ST. LOUIS — After being blanketed in snow a little over two weeks ago with sub-zero temperatures, Wednesday's high of 71 degrees in St. Louis was quite a change. Now the question is: Are we done with winter?
December and January were relatively warm, each more than three degrees warmer than average. We expected February to be our challenging month in our winter outlook, and mother nature did not disappoint. A few dirty snow piles are still in parking lots, but the Presidents Day snow didn’t last long as the more typical La Nina pattern returned.
La Nina is the cooler-than-average water temperatures on the sea surface in the central Pacific. There is a connection to our weather patterns from La Nina or its warmer water cousin El Nino. Springtime weather in La Nina tends to concentrate warmer, more humid air over the southern plains states. This leads to better thunderstorm chances and a higher chance of hailstorms or tornadoes.
St. Louis is known for its hailstorms, in 2001 and 2012, two of the costliest ever in the U.S. occurred during April. Each produced more than a BILLION dollars in damage.

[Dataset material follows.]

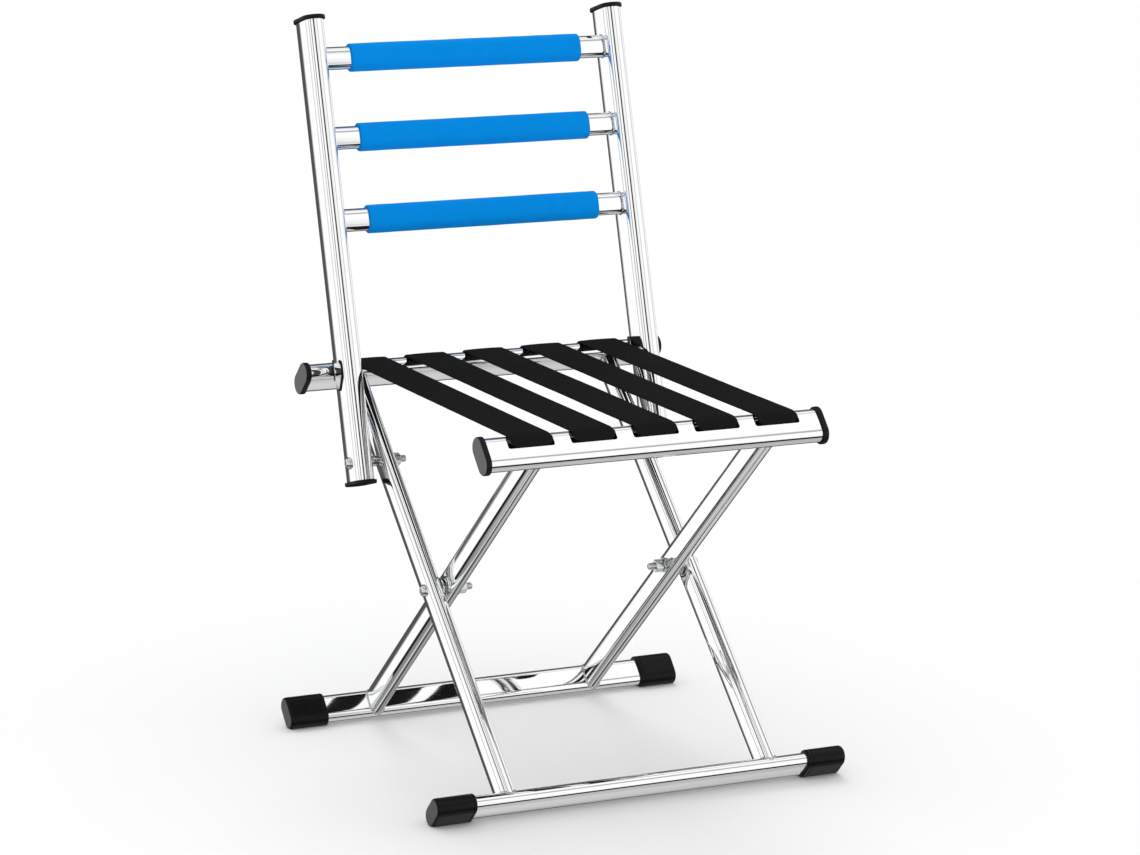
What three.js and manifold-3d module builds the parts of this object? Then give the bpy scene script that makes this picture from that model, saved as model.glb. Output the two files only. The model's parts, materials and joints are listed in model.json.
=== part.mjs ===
// Folding stool with a backrest. Two crossed frames of flat-oval chromed tube turn on a pair of
// bolts, five webbing straps span the two seat rails, and a ladder backrest with three foam-covered
// bars turns on bolts through the outer legs. Millimetres, +Z up, the sitter faces -Y.
import * as THREE from 'three';
import { mergeVertices } from 'three/addons/utils/BufferGeometryUtils.js';
import Module from 'manifold-3d';

const wasm = await Module();
wasm.setup();

// ---- driving dimensions -------------------------------------------------------------------
const GAP = 0.3;                    // clearance left between neighbouring pieces
const WALL = 1.2;                   // wall of every tube
const ARC_STEPS = 10;               // facets per half-round

const LEG_TILT = 47.2;              // degrees from vertical, both pairs of legs
const FOOT_HEIGHT = 12.4;           // centre of the foot rails above the floor
const FOOT_ARM = 211;               // leg pivot to foot rail centre
const SEAT_ARM = 227;               // leg pivot to seat rail centre
const LEG = { long: 24, thin: 13 };
const INNER_LEG_X = 107;            // centre of each inner leg from the middle plane
const OUTER_LEG_X = 122;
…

The middle of March and into April appears to be the stormiest part of our spring and the wettest time.
The threat for major river flooding is lower this year since the rivers aren’t already running high like the last couple of years. It would be rare to not have some minor river flooding along the Mississippi River or Missouri River, but beyond that, it will take an awful lot of rain upstream.
Spring warmth will likely happen rapidly this year. Warmer than average temperatures appear likely into April. That means spring pollen will ramp up quickly. There may be a quick hit of cold air causing a frost or freeze in April, possibly affecting the apple and peach blossoms.
Strong to severe thunderstorms chances continue into May, but the warmer weather should be locked in. That means it will be safe to plant the summer flowers. While many times we do go frost-free after the middle of April, Mother's Day is always the safe bet.